On September 17, 1944, the Allies launched Operation Market Garden, a bold and dangerous operation they had hoped would catapult their armies across the Rhine, into the heart of Germany, and end World War II in the European theater before Christmas. It would fail. 

Operation Market Garden was a flawed plan from the very beginning. Allied planners ignored crucial intelligence indicating that the Germans were much stronger than previously believed and that German SS armored units had been placed in key locations. They also were relying on a single two-lane highway, aptly nicknamed “Hell’s Highway” to advance to the Rhine while resupplying their troops. This would allow German forces to cut the road in numerous places. 


The Breakout From Normandy’s Beaches

Following the Allied invasion of Normandy on June 6, Allied progress was soon measured in yards as they had to crawl their way through the thick hedgerows of the bocage country. Each small field was a set-piece battle; the Germans would expertly defend one and then retreat to another. 

However, General Omar Bradley designed a plan to break out of the hedgerows and get into the open country of France. His “Operation Cobra” unleashed a massive bombing campaign of the German front line units. It was followed by an assault designed to pierce the German defenses and unleash the new Third Army under General Patton to drive the Germans out of the Brittany peninsula. 

Patton’s troops swept across Brittany and then joined the rest of the Allies as they raced to the Meuse River and eventually reached Paris by late August. The Allied invasion of Southern France had troops linking up with American armor under Patton and then racing to the German frontier.

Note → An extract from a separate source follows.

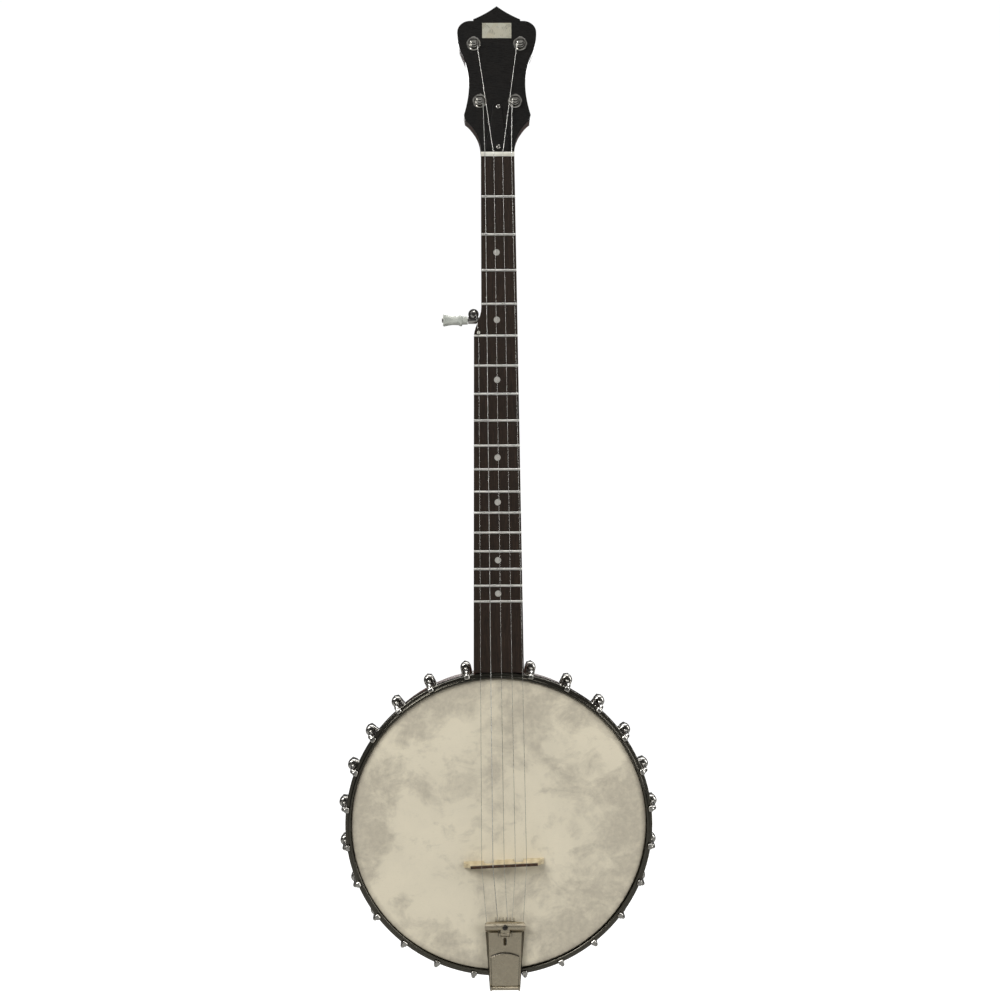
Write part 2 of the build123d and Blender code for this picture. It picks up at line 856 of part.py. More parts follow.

In early August, the Germans counterattacked at Falaise and tried to drive a wedge between the American and British forces. Despite the Germans’ initial gains, the Allied lines held firm and the awesome specter of Allied airpower became apparent. With the German troops now wedged into a small pocket, American and British troops hit them from each side while Allied fighter bombers extracted a terrible toll on the German units who had no air support. 

German armor, troops, and horses are slaughtered in the Battle of the Falaise Gap. (U.S. Army)

Most of the troops trapped in the pocket were virtually annihilated. At the time of the Allied invasion on June 6, the Germans had 56 infantry divisions in Normandy. In just two and a half months of combat, they had barely 20 viable divisions left. Of the 12 armored divisions, 11 were mostly destroyed, with only one still able to be used as a cohesive unit. They lost 1,800 of their 2,200 tanks and assault guns during that time.